We reject defendants' strained interpretation of the provisions under consideration here as inconsistent both with the legislative history of the provisions and with other sections of the Social Security Act.

*965 The purpose of the duration-of-relationship requirement found in the provisions here under attack is expressed in House Report No. 92-231, 92d Cong., 2d Sess. (1972), which contains the legislative history for the Social Security Amendments of 1972. In that Report the House Ways and Means Committee explained the purpose of the requirement as follows:

This duration-of-relationship requirement is included in the law as a general precaution against the payment of benefits where the marriage was undertaken to secure benefit rights.

H.R.Rep.No.92-231, supra, reprinted at 3 U.S.Code, Congressional and Administrative News p. 5042 (1972). It is apparent that Congress intended these provisions to serve as a device to prevent the use of sham marriages to secure Social Security payments to which the parties to the marriages would not otherwise be entitled.

Furthermore, 42 U.S.C. § 416(k) provides relief from the exclusions of § 416(c) (5) and (e) (2) when the death of the wage earner was accidental. The only reasonable explanation for this relief which is apparent to this Court is that a bona fide accidental death establishes a good case that the marriage was not entered into for the purpose of securing Social Security benefits, and the presumption, therefore, is not necessary then to prevent fraud. This exception to the duration-of-relationship requirement provides additional evidence that the purpose of the requirement is not to define the class of persons who may receive benefits.

Congress clearly intended to prevent the use of marriage as a device for obtaining Social Security benefits to which persons would not otherwise be entitled. As such the requirement constitutes a presumption that marriages like Mrs. Salfi's, which did not precede the wage earner's death by at least nine months, were entered into for the purpose of securing Social Security benefits to which the parties to the marriage would not otherwise be entitled. Because persons who find themselves in the positions of Mrs. Salfi and her daughter are afforded no opportunity to disprove the presumption, the duration-of-relationship requirement functions as a conclusive presumption, and it is the constitutional validity of this conclusive presumption that we shall now consider.

The Supreme Court has recently had occasion to address itself at length to the appropriateness of conclusive evidentiary presumptions. Cleveland Board of Education v. LaFleur, 414 U.S. 632, 94 S. Ct. 791, 39 L. Ed. 2d 52 (decided January 21, 1974); Vlandis v. Kline, 412 U.S. 441, 93 S. Ct. 2230, 37 L. Ed. 2d 63 (1973); Stanley v. Illinois, 405 U.S. 645, 92 S. Ct. 1208, 31 L. Ed. 2d 551 (1972). In Cleveland Board of Education v. LaFleur, supra, the Court struck down a requirement that pregnant teachers go on maternity leave several months prior to the expected birth. Writing for the majority, Justice Stewart observed that, like in Vlandis v. Kline, supra, the presumption then under attack was neither "necessarily nor universally true". 414 U.S. at 644, 94 S. Ct. at 798. The conclusive presumption therefore violated the Due Process Clause of the Fourteenth Amendment to the United States Constitution.

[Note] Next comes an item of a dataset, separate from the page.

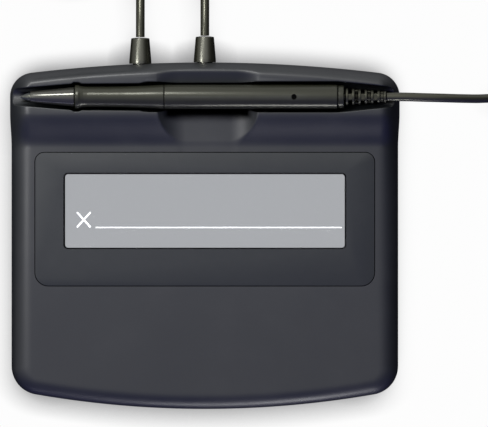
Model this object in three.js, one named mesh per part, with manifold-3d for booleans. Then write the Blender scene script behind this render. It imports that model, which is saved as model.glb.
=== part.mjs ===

No purpose would be served by repeating the Supreme Court's thorough discussion of the issue before us. As in LaFleur and Vlandis, the presumption we are considering is neither necessarily nor universally true. While the duration of the marriage may at times cast suspicion on the intention of the parties when they entered into it, such duration surely is not dispositive of the issue. We offer no suggestion of what hearing provision might satisfy the demands of due process in this instance. We hold today only that 42 U.S.C. § 416(c) (5) and (e) (2) are invalid and in violation of the Due Process Clause of the Fifth Amendment to the United States Constitution insofar as they deny plaintiffs an opportunity to demonstrate their eligibility *966 for mother's insurance benefits and child's insurance benefits.


Accordingly, it is ordered that jurisdiction is conferred upon this Court by 28 U.S.C. § 1331; and

It is further ordered that 42 U.S.C. § 416(c) (5) and (e) (2) are declared invalid because they violate the Due Process Clause of the Fifth Amendment to the United States Constitution; and

It is further ordered that this action is certified as a class action pursuant to F.R.Civ.P. Rule 23, and that the class consists of all otherwise eligible surviving spouses and stepchildren of deceased wage earners heretofore disqualified from receipt of widow's and children's Social Security survivors' benefits by operation of 42 U.S.C. § 416(c) (5) and (e) (2); and

It is further ordered that defendants' motion for summary judgment and defendants' motion to dismiss the complaint are denied; and

It is further ordered that defendants, their agents, successors and employees are permanently restrained and enjoined from denying benefits to plaintiffs and the class they represent by reason of the nine month durational marriage requirement embodied in 42 U.S.C. § 416(c) (5) and (e) (2), and are ordered to provide benefits, from the time of original entitlement, to plaintiffs and the class they represent, provided said plaintiffs and class are otherwise fully eligible to receive said benefits; and

It is further ordered that defendants shall provide notice of this decision to all present members of the class by mailing such notice to each member of the class within ninety days of the filing of this order; and

It is further ordered that said notice be approved by the convening Judge before it is mailed to the members of the class and that the cause be remanded to the convening Judge for such further orders as may be appropriate.